Traders and settlers
Eventually settlements and networks of traders were spread throughout Indonesia. In the nineteenth century, Bugis commercial activities in the western archipelago began to overshadow the trade in trepang and slaves from the eastern archipelago that had been pivotal in the previous century. But their dominance in trading was threatened after the opening of the Suez Canal in 1869. Dutch punitive expeditions became more aggressive and increased restrictions were placed on trade. Trade began to be dominated by square-rigged vessels run by Europeans, Chinese and Arabs.
In response to the European presence, new waves of Bugis migrants established settlements oriented to production of raw materials — copra and other cash crops — demanded by the West. The pattern of roving bands of nobles with their followers gave way to chain migration of ordinary commoners — fishers and farmers.
These people tended to stay temporarily in rural areas near towns, which had been first settled by earlier Bugis traders or farming pioneers. Here they would sell their labour until they could raise their own crops on land they had cleared. After two or three seasons of rice they would plant the land with coconut trees or other cash crops, then move on to open up more land further afield. One observer called this pattern of land clearing and cultivation ‘almost as inexorable as the flight of a plague of locusts.’
More troubles at home
Although this pattern continued into the twentieth century, there have been periods of more intense migration as well. Migration swelled to a flood with the civil war that devastated large parts of South Sulawesi from 1950 to 1965. During these years, which local people still call the era of ‘gangs of bandits’ (gerombolan), rural peasants were squeezed between the daytime terrors of the Indonesian national army and the nocturnal raids of the Islamic separatist forces under Kahar Muzakkar (also spelled Qahhar Mudzakkar). By 1956 over 10,000 members of the South Sulawesi-born population of Jambi and Riau were classified as refugees.

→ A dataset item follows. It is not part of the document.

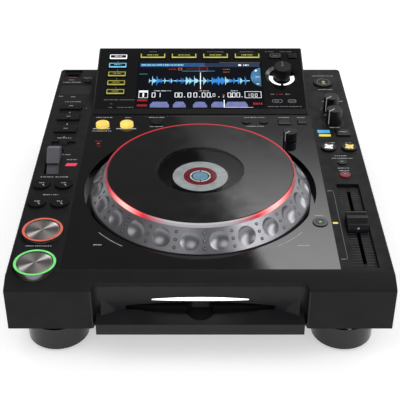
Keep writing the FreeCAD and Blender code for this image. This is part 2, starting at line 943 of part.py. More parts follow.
def jog():
    """The turning dial with its finger dimples, the pressing top plate, and the fixed column in the middle."""
    dial = revolve(
        [
            (S.hub_bore, S.dial_underside),
            (S.dial_radius, S.dial_underside),
            (S.dial_radius, S.dial_skirt_high),
            (S.dial_slope_radius, S.dial_slope_top),
            (S.dial_slope_radius, S.rim_top),
            (S.rim_bore, S.rim_top),
            (S.rim_bore, S.seat_top),
            (S.seat_radius, S.seat_top),
            (S.seat_radius, S.dial_floor),
            (S.hub_radius, S.dial_floor),
            (S.hub_radius, S.hub_top),
            (S.hub_bore, S.hub_top),
        ]
    )
    node("jog_dial", put(cut(dial, group(*dimples())), 0, S.jog_centre))
    plate = cut(
        rod(0, 0, (S.top_plate_low, S.top_plate_high), S.top_plate_radius),
        rod(0, 0, (S.top_plate_low - 1, S.top_plate_high + 1), S.window_ledge_bore),
        rod(0, 0, (S.window_ledge, S.top_plate_high + 1), S.window_bore),
    )
    node("jog_plate", put(plate, 0, S.jog_centre))
    node("jog_window", rod(0, S.jog_centre, (S.window_ledge, S.top_plate_high), S.window_radius))
    column = revolve(
        [
            (0, S.well_floor),
            (S.column_radius, S.well_floor),
            (S.column_radius, S.column_head_low),
            (S.column_head_radius, S.column_head_low),
            (S.column_head_radius, S.column_head_high),
            (0, S.column_head_high),
        ]
    )
    node("jog_display", put(column, 0, S.jog_centre))


def dimples():
    """Cones that press the dished finger grips into the dial's slope, evenly spaced."""
    low = Vector(JOG["dial_radius"], 0, JOG["dial_skirt_high"])
    high = Vector(JOG["dial_slope_radius"], 0, JOG["dial_slope_top"])
    outward = Vector(high.z - low.z, 0, low.x - high.x).normalize()
    middle = (low + high) * 0.5
    step = 360 / JOG["dimple_count"]
    grips = []
    for index in range(JOG["dimple_count"]):
        turn = Rotation(Vector(0, 0, 1), JOG["dimple_start_angle"] - 90 + index * step)
        grip = doc.addObject("Part::Cone", "grip")
        bind(grip, "Radius1", S.dimple_floor_radius)
        bind(grip, "Radius2", S.dimple_radius + (S.dimple_radius - S.dimple_floor_radius) * 0.4)
        bind(grip, "Height", S.dimple_depth * 1.4)
        grip.Placement = Placement(
            turn.multVec(middle - outward * JOG["dimple_depth"]),
            turn * Rotation(Vector(0, 0, 1), outward),
        )
        grips.append(grip)
    return grips


def display():
    """The sloped display housing, its glossy panel and the screen."""
    tilt = math.radians(DISPLAY["display_tilt"])
    top_y = DISPLAY["display_front"] + DISPLAY["display_length"] * math.cos(tilt)
    top_z = DISPLAY["display_front_height"] + DISPLAY["display_length"] * math.sin(tilt)
    housing = pad(
        "YZ_Plane",
        [
            (S.display_step_front, S.deck_top),
            (S.display_step_front, S.display_step_height),
            (S.display_front, S.display_front_height),
            (top_y, top_z),
            (S.display_rear, top_z - 1.2),
            (S.display_rear, S.deck_top),
        ],
        S.display_half_width * 2,
    )
    half = DISPLAY["display_half_width"]
    soften(housing, "Chamfer", 1.2, lambda p: abs(abs(p.x) - half) < 0.01 and p.z > 85 and p.y < top_y)
    top = (-S.panel_thickness, 20)
    tools = [slab(S.panel_half_width + 0.05, (S.panel_start - 0.05, S.panel_end + 0.05), top)]
    well = (-S.button_well, 0)
    tools += [square_hole(name, well, S.button_gap) for name in PANEL_SQUARE]
    x, y = S.selector_across, S.selector_along
    tools.append(rod(x, y, (-S.dial_well_depth, 0), S.dial_well_floor_radius))
    tools.append(rod(x, y, (-12, 0), S.selector_socket))
    node("display_housing", cut(housing, on_display(fuse(*tools))))

    sheet = slab(S.panel_half_width, (S.panel_start, S.panel_end), (-S.panel_thickness, 0))
    screen_x = (S.screen_left, S.screen_right)
    screen_y = (S.screen_start, S.screen_end)
    tools = [
        box(screen_x, screen_y, (-S.panel_thickness - 1, 1)),
        cone(x, y, (-S.panel_thickness - 0.01, 0.01), S.dial_well_floor_radius, S.dial_well_radius),
    ]
    tools += [square_hole(name, (-S.panel_thickness - 1, 1), S.button_gap) for name in PANEL_SQUARE]
    node("display_panel", on_display(cut(sheet, *tools)))
    edge = 0.05
    node("lcd_screen", on_display(box(
        (S.screen_left + edge, S.screen_right - edge),
        (S.screen_start + edge, S.screen_end - edge),
        (-S.panel_thickness, -S.screen_drop),
    )))


def selector():
    """The push stem and the fluted knob that turns on it."""
    x, y = S.selector_across, S.selector_along
    skirt = box(
        (x - S.selector_skirt, x + S.selector_skirt),
        (y - S.selector_skirt, y + S.selector_skirt),
        (-2.4, -1),
    )
    shaft = rod(x, y, (-9.5, 8), S.selector_shaft)
    node("selector_stem", on_display(fuse(skirt, shaft)))
    knob = rod(x, y, (-0.5, S.selector_height), S.selector_radius)
    tools = [rod(x, y, (-1, 8.5), S.selector_bore)]
    count = DISPLAY["selector_flutes"]
    reach = DISPLAY["selector_radius"] - 0.7
    for index in range(count):
        turn = 360 * (index + 0.5) / count
        angle = math.radians(turn)
        flute = box((0, 3), (0, 3), (-1, 9))
        flute.Placement.Rotation = Rotation(Vector(0, 0, 1), turn - 45)
        tools.append(put(flute, x + reach * math.cos(angle), y + reach * math.sin(angle), -1))
    node("selector_knob", on_display(cut(knob, *tools)))


def round_button(name, face, wall):
    """A round cap with a square flange that stops it under the wall."""
    x, y, radius = (named(name, field) for field in ("across", "along", "radius"))
    top = face + named(name, "rise")
    half = radius + S.round_flange_margin
    high = face - wall - S.seat_gap
    cap = rod(x, y, (high - S.flange_thickness, top), radius)
    flange = box((x - half, x + half), (y - half, y + half), (high - S.flange_thickness, high))
    node(name, fuse(cap, flange))


def square_button(name, face, wall):
    """A rectangular cap with softened upper edges and a flange under the wall."""
    x, y = named(name, "across"), named(name, "along")
    wide, deep = named(name, "half_width"), named(name, "half_length")
    top = face + named(name, "rise")
    margin = S.flange_margin
    high = face - wall - S.seat_gap
    cap = box((x - wide, x + wide), (y - deep, y + deep), (high - S.flange_thickness, top))
    flange = box(
        (x - wide - margin, x + wide + margin),
        (y - deep - margin, y + deep + margin),
        (high - S.flange_thickness, high),
    )
    node(name, fuse(cap, flange))


def panel_button(name):
    """A button on the display's slope, held in its own well."""
    x, y = named(name, "across"), named(name, "along")
    wide, deep = named(name, "half_width"), named(name, "half_length")
    cap = box((x - wide, x + wide), (y - deep, y + deep), (-S.button_depth, named(name, "rise")))
    node(name, on_display(cap))


def transport_button(name):
    """A large round button: bright skirt, raised lit ring and brushed cap, all moving together."""
    body = revolve(
        [
            (0, S.transport_skirt_bottom),
            (S.transport_radius, S.transport_skirt_bottom),
            (S.transport_radius, S.transport_ring_top),
            (S.transport_cap_radius, S.transport_ring_top),
            (S.transport_cap_radius, S.transport_cap_top),
            (0, S.transport_cap_top),
        ]
    )
    node(name, put(body, named(name, "across"), named(name, "along")))


def knob(name):
    """A potentiometer's knob, and the shaft below it."""
    x, y = named(name, "across"), named(name, "along")
    base = S.deck_top + 0.6
    top = base + named(name, "height") - 0.6
    body = rod(x, y, (base, top), named(name, "radius"))
    shaft = rod(x, y, (S.deck_top - 9, base), 3)
    node(name, fuse(body, shaft))


def tempo_fader():
    """Ridged fader cap on a blade that passes through the slot."""
    y, half = S.fader_middle, S.fader_cap_half_length
    ridge, valley, top = S.fader_ridge_half, S.fader_valley, S.fader_cap_top
    low = S.fader_cap_bottom
    cap = pad(
        "YZ_Plane",
        [
            (-half, low),
            (-half, low + 3),
            (-half * 0.82, valley + 0.5),
            (-half * 0.45, valley),
            (-ridge, top),
            (ridge, top),
            (half * 0.45, valley),
            (half * 0.72, top - 0.8),
            (half, top - 1.6),
            (half, low),
        ],
        S.fader_cap_half_width * 2,
    )
    blade = slab(S.fader_slot_half_width - 0.5, (-4, 4), (S.fader_stem_bottom, low + 0.5))
    node("tempo_fader", put(fuse(cap, blade), S.fader_across, y))


def direction_lever():
    """Rocking lever: a wedge-shaped paddle on a half drum that turns on a pin, leaning to the rear."""
    half = S.lever_drum_half_width
    drum = common(
        cross_rod((-half, half), 0, 0, S.lever_drum_radius),
        slab(half + 1, (-30, 30), (-3, 30)),
    )
    root, tip = S.lever_base_half, S.lever_top_half
    body = pad(
        "YZ_Plane",
        [
            (-root, S.lever_drum_radius - 0.5),
            (root, S.lever_drum_radius - 0.5),
            (tip, S.lever_top_radius),
            (-tip, S.lever_top_radius),
        ],
        S.lever_width,
    )
    pin = cross_rod((-half - 2, half + 2), 0, 0, S.lever_pin_radius)
    lever = fuse(drum, body, pin)
    lever.Placement.Rotation = Rotation(Vector(-1, 0, 0), CONTROLS["lever_tilt"])
    bind(lever, "Placement.Rotation.Angle", S.lever_tilt)
    node("direction_lever", put(lever, S.lever_across, S.lever_pivot_along, S.lever_pivot_height))


def card_door():
    """Flush flap over the card bay, with a hinge pin at each side of its rear edge."""
    x, y, z = S.door_across, S.door_hinge_along, S.door_hinge_height
    flap = slab(
        S.door_half_width,
        (y - S.door_reach, y + S.door_tail),
        (z - S.door_thickness / 2, z + S.door_thickness / 2),
        x,
    )
    pin = cross_rod((x - S.door_half_width - 1.4, x + S.door_half_width + 1.4), y, z, S.door_pin_radius)
    node("card_door", fuse(flap, pin))


def power_switch():
    """Rocker in the rear panel, on a pivot across its middle."""
    low_x, high_x, low_z, high_z = SWITCH
    middle = (low_z + high_z) / 2
    face = S.back_panel_face
    rocker = pad(
        "YZ_Plane",
        [
            (face - 6, middle - 7),
            (face + 3.6, low_z + 1.2),
            (face + 1.4, middle),
            (face + 1.6, high_z - 1.2),
            (face - 6, middle + 7),
        ],
        high_x - low_x - 1.2,
    )
    half = (high_x - low_x) / 2 - 0.3
    pivot = cross_rod((-half, half), face, middle, 1.5)
    node("power_switch", put(fuse(rocker, pivot), (low_x + high_x) / 2))


def controls():
    """Every button, knob, fader and lever."""
    for name in PLATE_ROUND:
        round_button(name, S.deck_top, S.plate_thickness)
    for name in CASE_ROUND:
        round_button(name, S.deck_top, S.top_wall)
    for name in PLATE_SQUARE:
        square_button(name, S.deck_top, S.plate_thickness)
    for name in CASE_SQUARE:
        square_button(name, S.deck_top, S.top_wall)
    for name in PANEL_SQUARE:
        panel_button(name)
    for name in TRANSPORT_ROUND:
        transport_button(name)
    for name in KNOBS:
        knob(name)
    selector()
    tempo_fader()
    direction_lever()
    card_door()
    power_switch()


def check_and_write():
    """Stops on a failed object, then writes each piece."""
    doc.recompute()
    for item in doc.Objects:
        if "Invalid" in item.State or "Error" in item.State:
            raise RuntimeError(f"{item.Name} {item.Label} failed: {item.State}")
    os.makedirs("parts", exist_ok=True)
    for item in nodes:
        shape = item.Shape
        if shape.isNull() or not shape.isValid() or not shape.Solids:
            raise RuntimeError(f"{item.Label} has no sound shape")
    for item in nodes:
        item.Shape.exportStep(f"parts/{item.Label}.step")
        print(item.Label, len(item.Shape.Solids), round(item.Shape.Volume))
    print(len(nodes), "pieces")


chassis()
circuit_boards()
upper_case()
deck_plate()
slot_bezel()
node("slot_light", light_strip(0))
feet()
disc_drive()
jog()
display()
controls()
check_and_write()
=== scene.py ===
import math
import random

import bpy
from mathutils import Matrix, Vector


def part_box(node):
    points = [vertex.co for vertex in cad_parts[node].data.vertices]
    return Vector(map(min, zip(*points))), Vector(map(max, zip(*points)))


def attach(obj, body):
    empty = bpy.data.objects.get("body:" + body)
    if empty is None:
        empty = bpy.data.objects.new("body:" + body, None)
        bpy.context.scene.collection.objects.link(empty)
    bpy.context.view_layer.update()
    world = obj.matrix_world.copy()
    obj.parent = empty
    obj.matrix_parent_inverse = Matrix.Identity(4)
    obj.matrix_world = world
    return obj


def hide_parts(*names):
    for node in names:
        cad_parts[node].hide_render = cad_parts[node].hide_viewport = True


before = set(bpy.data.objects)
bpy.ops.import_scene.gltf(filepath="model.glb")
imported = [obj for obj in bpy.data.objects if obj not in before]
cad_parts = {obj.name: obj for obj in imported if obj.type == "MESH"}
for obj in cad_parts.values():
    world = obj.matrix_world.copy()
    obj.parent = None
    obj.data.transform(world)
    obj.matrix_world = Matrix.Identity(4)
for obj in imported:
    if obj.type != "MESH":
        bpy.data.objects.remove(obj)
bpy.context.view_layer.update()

# Looks of a tabletop disc and media player. Shapes are given in millimetres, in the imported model's frame.
MM = 0.001
TILT = math.radians(13.46)
SLOPE = Matrix.Translation((0, 0.099, 0.0818)) @ Matrix.Rotation(TILT, 4, "X")
JOG_CENTRE = (0, -48)
DECK_TOP = 79.5
PANEL_BACK = 192
SCREEN_FACE = -0.49
PRINT = 0.06
CAMERA_BACK = 796.7
CAMERA_HEIGHT = 560.8
DIFFUSE_LEVEL = 0.62
FLOOR_GLOW = 0.46
GRIPS = 24
GRIP_START = 9.6
GRIP_RADIUS = 8.4
GRIP_DEPTH = 2.5
SKIRT = Vector((103, 0, 77.5))
SHOULDER = Vector((88.2, 0, 94.4))
random.seed(11)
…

Other factors besides war in the homeland have led to surges in the rhythm of migration as well. The drought of 1971-72 propelled fishers and farmers dependent upon water for their livelihood into less affected parts of the archipelago, as did the later El Niño-induced drought of 1982-1983.
Besides these ‘push’ factors inducing people to leave their homeland of South Sulawesi, there have also been ‘pull’ factors. The lure of economic opportunities has been one, where there has been abundant land for opening up wet-rice fields, coconut stands, pepper plantations, and so on.
When Suharto’s New Order pushed into East Timor and Irian Jaya, as they were then known, great economic opportunities were perceived in eastern Indonesia. This resulted in intensified migration to the east, especially from the 1970s onward. This more recent wave included greater migration to urban areas, as opposed to the previous chain migration into coastal fishing and farming communities. Many cities in eastern Indonesia came to have a neighbourhood almost exclusively made up of South Sulawesi migrants, known as kampung Bugis or kampung Makassar.
Resentment and violence
These pull factors became stronger with the impact of the financial crisis which rocked much of Southeast Asia in 1997. Many Bugis who still had some cash took the opportunity to buy land cheaply. They opened up cacao stands in areas such as the rural region surrounding Poso in Central Sulawesi, where many of the heavily hit local farmers were desperate for ready cash. Unlike earlier waves of Bugis migrants into the area, many of these more recent migrants made little attempt to integrate themselves into local villages. Not surprisingly, when communal violence erupted in such places as Poso, these migrants were often the targets of mob attacks by Christian locals.
Despite their long settlement — from the seventeenth century onwards — in eastern Indonesia, communities of Bugis and Makassarese have often been the initial targets of communal violence. This has happened in Kupang, Ambon, Timika (Papua), and, when still part of Indonesia, Dili (East Timor), even though many of these communities had been settled in these settings for generations.
In fact, there is evidence that some instances of so-called ‘religious’ violence actually began as resentment toward migrants, particularly those from Sulawesi. Certainly the first areas attacked and put to the torch by local Christian mobs in cities such as Ambon and Timika were the neighborhoods dominated by Bugis, Makassarese and Butonese migrants. Resentment often stemmed from envy over economic dominance by these groups in small-scale retail trading and local transport. Despite their relatively small numbers, the increased settlement of South Sulawesi migrants in cities during the New Order has been perceived by local Christians as tipping the balance in favour of Muslims.
In some urban areas the economic success of Bugis people has been complemented by their rising political power. This local political power is perceived as even more threatening now, with regional autonomy giving more power to local government. Bugis ethnic associations have been inclined to flex their political muscle in recent years, adding to the perceived ‘Islamicisation’ of the local political hierarchy and civil service in Ambon and other areas.
Once violence has been initiated, it has inevitably spread to rural areas. Here, long settled villages dominated by Bugis fishers and farmers have tended to align themselves with urban Bugis, or with Muslims in general. The ensuing violence has resulted in the mass exodus of IDPs back to South Sulawesi. Between 1999, when the conflict in Ambon began, and 2002, tens of thousands of people returned to South Sulawesi. This surge once more exemplifies the role of conflict in increasing the movement of ethnic Bugis and Makassarese across the archipelago. However, in this case, rather than fleeing to other islands to escape the conditions of Dutch colonisation, migrants are returning to the homeland of their ancestors.